The speculators and institutional investors are not putting down $100 at a time. They are more likely to be using $50,000 to get a million dollars worth of the pieces of paper. That 2% increase becomes $20,000 profit. And with leverage ratios as much as 1 to 30 and 1 to 40 being common in certain markets, that $50,000 investment could produce as much as $40,000 from that same 2% increase. And an additional $20,000 for each percent the price increase goes beyond that 2% before you sell it.
Why is leverage dangerous?
Have you ever heard the common advice "Never gamble with money you can't afford to lose"? If the price of the asset falls, the leverage can be just as powerful when turned against you. In the above examples, a price decrease causes you to lose money. If you just bought the asset, a 2% drop in price would mean you lose $2 when you sell it. With the 1 to 20 leverage, you have lost $40 of your original $100. Bad, but you still have something left.
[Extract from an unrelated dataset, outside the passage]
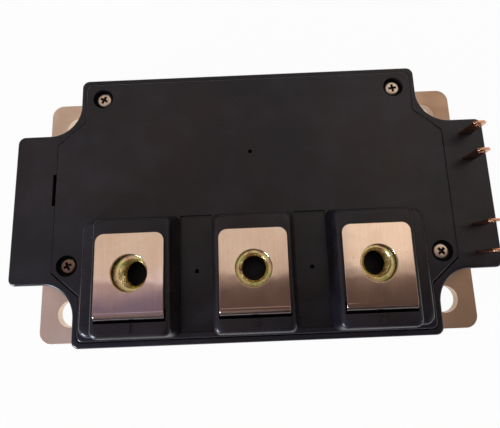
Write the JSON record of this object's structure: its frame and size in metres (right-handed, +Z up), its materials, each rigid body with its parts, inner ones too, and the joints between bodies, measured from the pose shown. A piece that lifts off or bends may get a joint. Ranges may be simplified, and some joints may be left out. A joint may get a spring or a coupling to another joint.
{
  "type": "igbt module",
  "caption": "Flat half-bridge power transistor module: base plate with mounting holes, black case, raised blocks with bent screw terminals and control tabs.",
  "frame": {"origin": "centre of the base plate's mounting face", "axes": "+X along the module towards the control tabs, +Z up away from the heat sink, -Y towards the main terminals"},
  "size_m": [0.108, 0.062, 0.029],
  "materials": {
    "plated_copper_plate": "nickel-plated copper, warm and slightly dull",
    "case_plastic": "black glass-filled moulding, semi-gloss with fine grain",
    "lid_plastic": "black moulding, semi-gloss with fine grain",
    "adhesive": "cured silicone adhesive",
    "screw_metal": "nickel-plated steel with a dark cross recess",
    "nut_metal": "yellow passivated steel",
    "terminal_metal": "nickel-plated copper strip, fine scratches, browner towards the front",
    "tab_metal": "bare copper alloy",
    "circuit_copper": "bare copper layer",
    "ceramic": "white fired ceramic",
    "silicon": "polished silicon with a metal face",
    "bond_wire": "bare aluminium wire",
    "gel": "clear soft silicone gel"
  },
  "bodies": {
    "root": {"base_plate": "plated_copper_plate", "case_frame": "case_plastic", "adhesive_bead": "adhesive", "lid": "lid_plastic", "lid_screws": "screw_metal", "terminal_nuts": "nut_metal", "main_terminal_left": "terminal_metal", "main_terminal_middle": "terminal_metal", "main_terminal_right": "terminal_metal", "control_tab_1": "tab_metal", "control_tab_2": "tab_metal", "control_tab_3": "tab_metal", "control_tab_4": "tab_metal", "back_copper_left": "circuit_copper", "back_copper_right": "circuit_copper", "ceramic_left": "ceramic", "ceramic_right": "ceramic", "circuit_copper_left": "circuit_copper", "circuit_copper_right": "circuit_copper", "igbt_chips_left": "silicon", "igbt_chips_right": "silicon", "diode_chips_left": "silicon", "diode_chips_right": "silicon", "bond_wires_left": "bond_wire", "bond_wires_right": "bond_wire", "silicone_gel": "gel"}
  },
  "joints": []
}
The real trouble comes when the drop in price is greater than the down payment. A 10% loss in the price of the asset you bought outright just means you lost $10 of your original investment. But with the 1 to 20 leverage, that same 10% loss has wiped out your initial investment and you owe another $100 out of pocket. As the leverage ratio gets higher, the down payment gets smaller and the loss multiplier gets larger. If the leverage ratio was 1 to 40 and the loss was 50%, your $100 investment would leave you $1,800 in the hole. Now imagine the effect of that 50% drop on a $50,000 investment with a 1 to 40 leverage ratio - $900,000 in the hole. And in most cases, even those high rollers do not have an extra $900,000 in cash sitting around.